• [TASK INSTRUCTIONS]:
Give all of the lines again, with nothing added or dropped.

------ DATA RECORDS

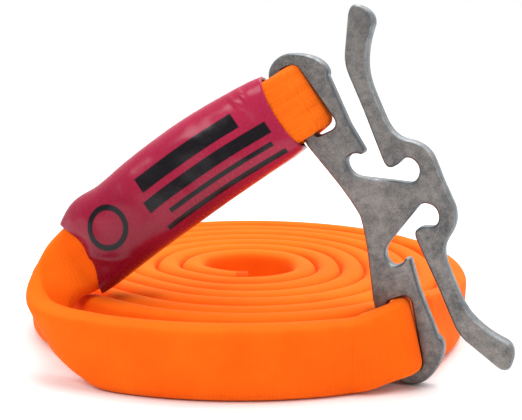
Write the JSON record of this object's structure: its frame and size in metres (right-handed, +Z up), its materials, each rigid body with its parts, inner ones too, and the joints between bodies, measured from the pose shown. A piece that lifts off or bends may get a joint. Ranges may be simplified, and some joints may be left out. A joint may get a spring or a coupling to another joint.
{
  "type": "tourniquet",
  "caption": "Coiled flat elastic strap on its edge, sewn round one slot of a notched metal cleat under a shrunk label sleeve and threaded through the cleat's other slot.",
  "frame": {"origin": "on the resting plane, under the middle of the whole object's box", "axes": "+Z up from the coil's resting edge, -Y towards the side with the label sleeve and the cleat's front face, +X towards the cleat"},
  "size_m": [0.0892, 0.098, 0.0638],
  "materials": {
    "strap_sheath": "matte knitted nylon",
    "strap_core": "matte",
    "thread": "sewn thread",
    "sleeve_vinyl": "glossy shrunk film",
    "cleat_metal": "tumbled, dull"
  },
  "bodies": {
    "root": {"sheath_fold": "strap_sheath", "strap_loop": "strap_sheath", "sheath_front": "strap_sheath", "sheath_slot_lead": "strap_sheath", "sheath_slot_exit": "strap_sheath", "sheath_outer_turn": "strap_sheath", "strap_coil": "strap_sheath", "core_fold": "strap_core", "core_front": "strap_core", "core_slot_lead": "strap_core", "core_slot_exit": "strap_core", "core_outer_turn": "strap_core", "tack_front_1": "thread", "tack_front_2": "thread", "tack_front_3": "thread", "tack_back_1": "thread", "tack_back_2": "thread", "tack_back_3": "thread", "free_end_seal": "thread", "label_sleeve": "sleeve_vinyl"},
    "cleat": {"cleat": "cleat_metal", "strap_slot_pass": "strap_sheath"}
  },
  "joints": [
    {"name": "cleat_swing", "type": "hinge", "parent": "root", "child": "cleat", "pos_m": [0.00817, -0.03163, 0.04673], "axis": [-0.5104, 0.1858, 0.8396], "range_deg": [-15, 45], "deforming": ["sheath_slot_lead", "core_slot_lead", "sheath_slot_exit", "core_slot_exit"]}
  ]
}
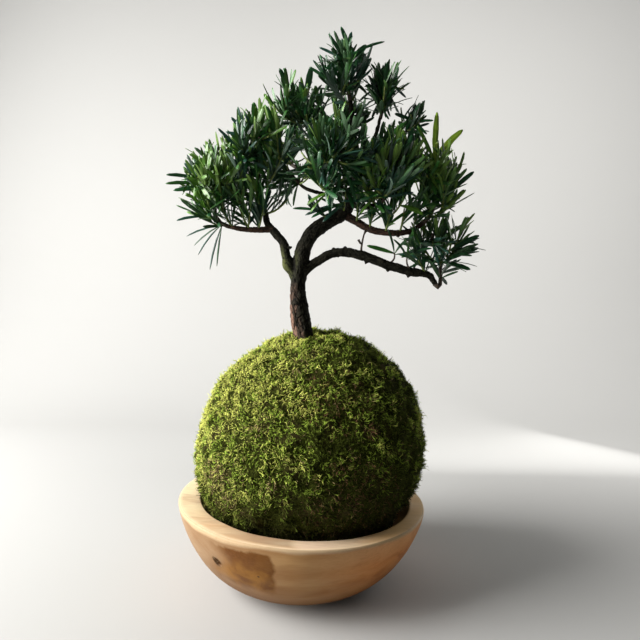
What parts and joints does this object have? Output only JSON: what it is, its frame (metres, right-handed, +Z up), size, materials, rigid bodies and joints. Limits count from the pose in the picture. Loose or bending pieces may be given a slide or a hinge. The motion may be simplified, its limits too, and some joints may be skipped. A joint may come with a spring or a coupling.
{
  "type": "podocarpus",
  "caption": "Small podocarpus tree with a curved trunk and strap leaves, growing from a ball of moss that sits in a thick carved wooden bowl.",
  "frame": {"origin": "middle of the bowl's flat foot", "axes": "+Z up; +X to the right seen from the front, the way the low bough reaches; +Y away from the front"},
  "size_m": [0.3113, 0.24, 0.5445],
  "materials": {
    "bowl_wood": "pale carved wood, satin oil",
    "moss": "damp living moss, matte",
    "bark": "rough grey-brown bark",
    "young_bark": "thin red-brown bark",
    "leaves": "dark green leather-like leaves with a soft sheen"
  },
  "bodies": {
    "root": {"bowl": "bowl_wood", "moss_ball": "moss", "trunk": "bark", "bough_left": "bark", "bough_left_reach": "young_bark", "bough_right": "bark", "bough_middle": "young_bark", "bough_upper_left": "bark", "bough_upper_right": "bark", "bough_right_rise": "bark", "bough_front": "bark", "bough_front_right": "bark", "bough_inner_left": "bark", "bough_back_left": "bark", "bough_back": "bark", "bough_back_right": "bark", "leaves_far_left": "leaves", "leaves_left": "leaves", "leaves_upper_left": "leaves", "leaves_top": "leaves", "leaves_upper_right": "leaves", "leaves_right_rise": "leaves", "leaves_front": "leaves", "leaves_front_right": "leaves", "leaves_right": "leaves", "leaves_low_right": "leaves", "leaves_inner_left": "leaves", "leaves_back_left": "leaves", "leaves_back": "leaves", "leaves_back_right": "leaves"}
  },
  "joints": []
}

------------

• [RESULT OF THE EXERCISE]:
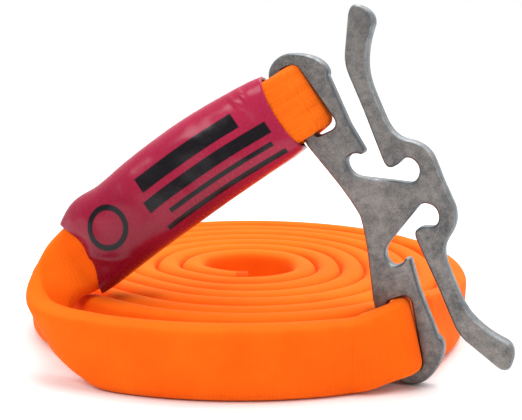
Write the JSON record of this object's structure: its frame and size in metres (right-handed, +Z up), its materials, each rigid body with its parts, inner ones too, and the joints between bodies, measured from the pose shown. A piece that lifts off or bends may get a joint. Ranges may be simplified, and some joints may be left out. A joint may get a spring or a coupling to another joint.
{
  "type": "tourniquet",
  "caption": "Coiled flat elastic strap on its edge, sewn round one slot of a notched metal cleat under a shrunk label sleeve and threaded through the cleat's other slot.",
  "frame": {"origin": "on the resting plane, under the middle of the whole object's box", "axes": "+Z up from the coil's resting edge, -Y towards the side with the label sleeve and the cleat's front face, +X towards the cleat"},
  "size_m": [0.0892, 0.098, 0.0638],
  "materials": {
    "strap_sheath": "matte knitted nylon",
    "strap_core": "matte",
    "thread": "sewn thread",
    "sleeve_vinyl": "glossy shrunk film",
    "cleat_metal": "tumbled, dull"
  },
  "bodies": {
    "root": {"sheath_fold": "strap_sheath", "strap_loop": "strap_sheath", "sheath_front": "strap_sheath", "sheath_slot_lead": "strap_sheath", "sheath_slot_exit": "strap_sheath", "sheath_outer_turn": "strap_sheath", "strap_coil": "strap_sheath", "core_fold": "strap_core", "core_front": "strap_core", "core_slot_lead": "strap_core", "core_slot_exit": "strap_core", "core_outer_turn": "strap_core", "tack_front_1": "thread", "tack_front_2": "thread", "tack_front_3": "thread", "tack_back_1": "thread", "tack_back_2": "thread", "tack_back_3": "thread", "free_end_seal": "thread", "label_sleeve": "sleeve_vinyl"},
    "cleat": {"cleat": "cleat_metal", "strap_slot_pass": "strap_sheath"}
  },
  "joints": [
    {"name": "cleat_swing", "type": "hinge", "parent": "root", "child": "cleat", "pos_m": [0.00817, -0.03163, 0.04673], "axis": [-0.5104, 0.1858, 0.8396], "range_deg": [-15, 45], "deforming": ["sheath_slot_lead", "core_slot_lead", "sheath_slot_exit", "core_slot_exit"]}
  ]
}
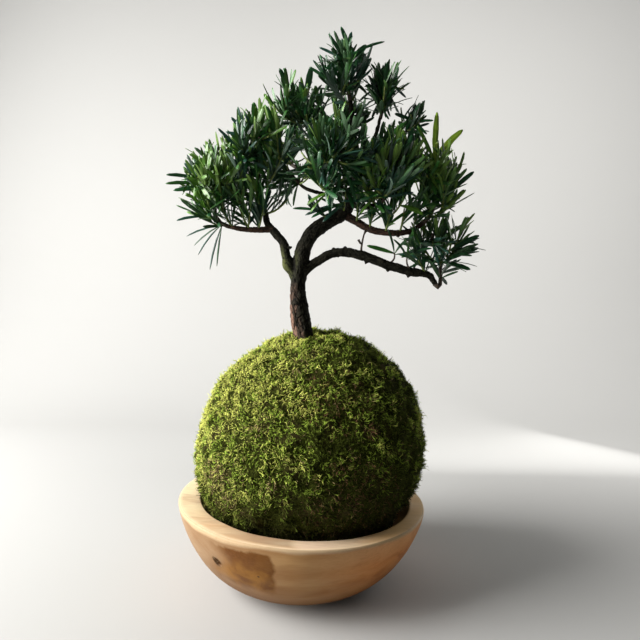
What parts and joints does this object have? Output only JSON: what it is, its frame (metres, right-handed, +Z up), size, materials, rigid bodies and joints. Limits count from the pose in the picture. Loose or bending pieces may be given a slide or a hinge. The motion may be simplified, its limits too, and some joints may be skipped. A joint may come with a spring or a coupling.
{
  "type": "podocarpus",
  "caption": "Small podocarpus tree with a curved trunk and strap leaves, growing from a ball of moss that sits in a thick carved wooden bowl.",
  "frame": {"origin": "middle of the bowl's flat foot", "axes": "+Z up; +X to the right seen from the front, the way the low bough reaches; +Y away from the front"},
  "size_m": [0.3113, 0.24, 0.5445],
  "materials": {
    "bowl_wood": "pale carved wood, satin oil",
    "moss": "damp living moss, matte",
    "bark": "rough grey-brown bark",
    "young_bark": "thin red-brown bark",
    "leaves": "dark green leather-like leaves with a soft sheen"
  },
  "bodies": {
    "root": {"bowl": "bowl_wood", "moss_ball": "moss", "trunk": "bark", "bough_left": "bark", "bough_left_reach": "young_bark", "bough_right": "bark", "bough_middle": "young_bark", "bough_upper_left": "bark", "bough_upper_right": "bark", "bough_right_rise": "bark", "bough_front": "bark", "bough_front_right": "bark", "bough_inner_left": "bark", "bough_back_left": "bark", "bough_back": "bark", "bough_back_right": "bark", "leaves_far_left": "leaves", "leaves_left": "leaves", "leaves_upper_left": "leaves", "leaves_top": "leaves", "leaves_upper_right": "leaves", "leaves_right_rise": "leaves", "leaves_front": "leaves", "leaves_front_right": "leaves", "leaves_right": "leaves", "leaves_low_right": "leaves", "leaves_inner_left": "leaves", "leaves_back_left": "leaves", "leaves_back": "leaves", "leaves_back_right": "leaves"}
  },
  "joints": []
}